# Set task
Each line from the start of the data below through the one containing "tray_turn = 2.2; // [-10:0.2:10]" must be reproduced exactly.

********

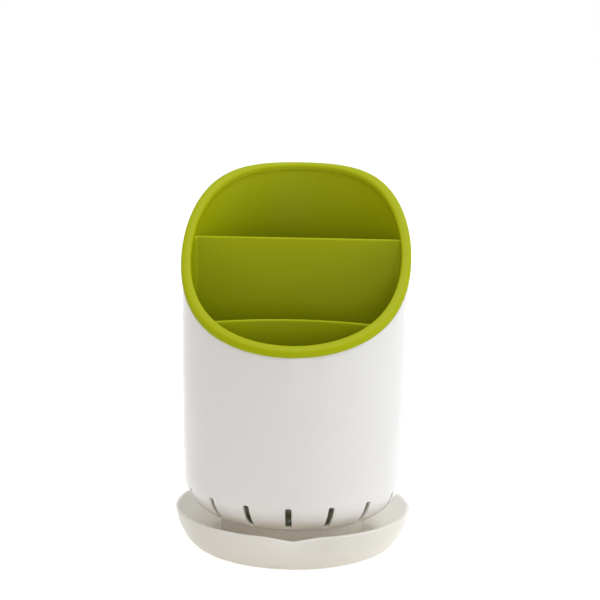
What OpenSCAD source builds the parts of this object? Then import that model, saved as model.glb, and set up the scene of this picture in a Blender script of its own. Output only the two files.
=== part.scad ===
// Round drainer for chopsticks and cutlery: a drip tray, a case with drain slots that stands in it,
// and a lift-out liner with three compartments whose rolled rim rests over the sloping mouth.
// Millimetres, Z up. The low front faces -Y, and the origin is the middle of the tray's base.

/* [Drip tray] */
// Diameter over the rim, without the pouring lip
tray_d = 126; // [124:0.5:134]
// Height of the rim above the table
tray_h = 21.3; // [19:0.1:23]
// Diameter where the flared wall starts
tray_floor_d = 96; // [90:1:100]
// Wall thickness
tray_wall = 1.8; // [1.5:0.1:2.2]
// Height that the flat foot under the tray stands proud
tray_foot_h = 0.3; // [0.2:0.1:0.6]
// How far the pouring lip reaches past the rim
lip_reach = 3; // [1:0.5:5]
// How far the rim dips at the pouring lip
lip_dip = 1; // [0:0.5:2]
// Half of the pouring lip's width along the rim
lip_half_w = 14; // [10:1:20]
// How far the loose tray stands turned, counterclockwise from above
tray_turn = 2.2; // [-10:0.2:10]

/* [Case] */
// Diameter of the case below its mouth
case_d = 119.2; // [118:0.2:120]
// How much the case's radius narrows towards the bottom corner
case_draft = 1.3; // [0.5:0.1:2]
// Height at which that narrowing starts
case_draft_z = 100; // [80:1:110]
// Wall and floor thickness
case_wall = 1.8; // [1.5:0.1:2.2]
// Outside radius of the bottom corner
case_corner_r = 21.3; // [20:0.1:23]
// Height of the underside above the table
case_bottom_z = 18.4; // [16:0.2:20]
// Outside diameter of the foot ring that stands on the tray's floor
foot_d = 77; // [70:1:78]
// Thickness of the foot ring
foot_wall = 2.2; // [1.8:0.1:3]
// Number of drain arches through the foot ring
foot_arches = 8; // [4:1:10]

/* [Drain slots] */
// Number of slots around the bottom corner
slot_count = 16; // [8:1:20]
// Width of a slot
slot_w = 3.2; // [2.4:0.1:3.6]
// Corner radius of a slot's ends
slot_corner_r = 1; // [0.6:0.1:1.1]
// Angle round the bottom corner, down from level, at which a slot starts
slot_top_angle = 13; // [10:1:30]
// Angle round the bottom corner, down from level, at which a slot ends
slot_end_angle = 56; // [50:1:80]
// Diameter of the drain holes in the floors of the case and the liner
drain_d = 5; // [4:0.5:6]

/* [Mouth] */
// Height of the mouth's edge halfway between front and back
mouth_mid_z = 154.8; // [150:0.2:160]
// How far the edge falls to the front and rises to the back
mouth_rise = 41.4; // [35:0.2:45]
// Sweep of the sine that eases the slope towards front and back
mouth_sweep = 72; // [50:1:80]
// How much the edge swells between the middle and either end
mouth_swell = 5.8; // [0:0.2:8]

/* [Liner] */
// Wall and floor thickness
liner_wall = 1.7; // [1.4:0.1:2]
// Clearance between the liner and the case
liner_gap = 0.3; // [0.25:0.05:0.5]
// Diameter over the rolled rim
rim_d = 121.2; // [120.8:0.2:123]
// Width of the rolled rim
rim_w = 5.2; // [4.8:0.1:6]
// Thickness of the rolled rim
rim_t = 3.7; // [2.8:0.1:4]
// Radius of the rolled rim's upper edges
rim_edge_r = 1.4; // [0.8:0.1:1.5]
// Outside radius of the liner's bottom corner
liner_corner_r = 17; // [15:0.5:18]
// Height of the liner's underside above the case's floor
liner_raise = 15.3; // [12:0.1:16]
// Spacing of the drain holes in the liner's floor
drain_pitch = 10; // [9:0.5:12]

/* [Dividers] */
// Thickness of both dividers
divider_t = 2; // [1.6:0.1:2.4]
// How far both dividers end below the mouth's edge where they meet the liner's wall
divider_drop = 1.4; // [1.4:0.2:8]
// Distance of the middle divider behind the axis
middle_y = 12; // [4:1:16]
// Distance of the front divider's middle in front of the axis
front_y = 22; // [20:0.5:26]
// Radius of the front divider's gentle curve
front_curve_r = 90; // [70:5:150]

/* [Hidden] */
eps = 0.01;
fine = 96;
small = 32;
front = -90;
cut_margin = 1;
root_depth = 0.5;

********

# Result
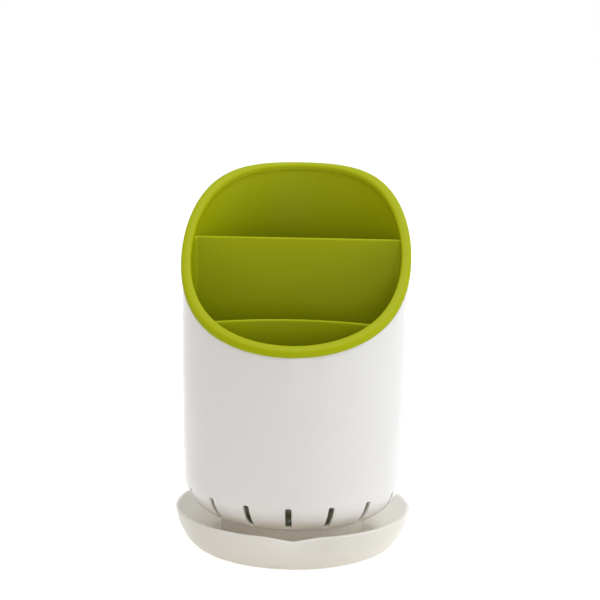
What OpenSCAD source builds the parts of this object? Then import that model, saved as model.glb, and set up the scene of this picture in a Blender script of its own. Output only the two files.
=== part.scad ===
// Round drainer for chopsticks and cutlery: a drip tray, a case with drain slots that stands in it,
// and a lift-out liner with three compartments whose rolled rim rests over the sloping mouth.
// Millimetres, Z up. The low front faces -Y, and the origin is the middle of the tray's base.

/* [Drip tray] */
// Diameter over the rim, without the pouring lip
tray_d = 126; // [124:0.5:134]
// Height of the rim above the table
tray_h = 21.3; // [19:0.1:23]
// Diameter where the flared wall starts
tray_floor_d = 96; // [90:1:100]
// Wall thickness
tray_wall = 1.8; // [1.5:0.1:2.2]
// Height that the flat foot under the tray stands proud
tray_foot_h = 0.3; // [0.2:0.1:0.6]
// How far the pouring lip reaches past the rim
lip_reach = 3; // [1:0.5:5]
// How far the rim dips at the pouring lip
lip_dip = 1; // [0:0.5:2]
// Half of the pouring lip's width along the rim
lip_half_w = 14; // [10:1:20]
// How far the loose tray stands turned, counterclockwise from above
tray_turn = 2.2; // [-10:0.2:10]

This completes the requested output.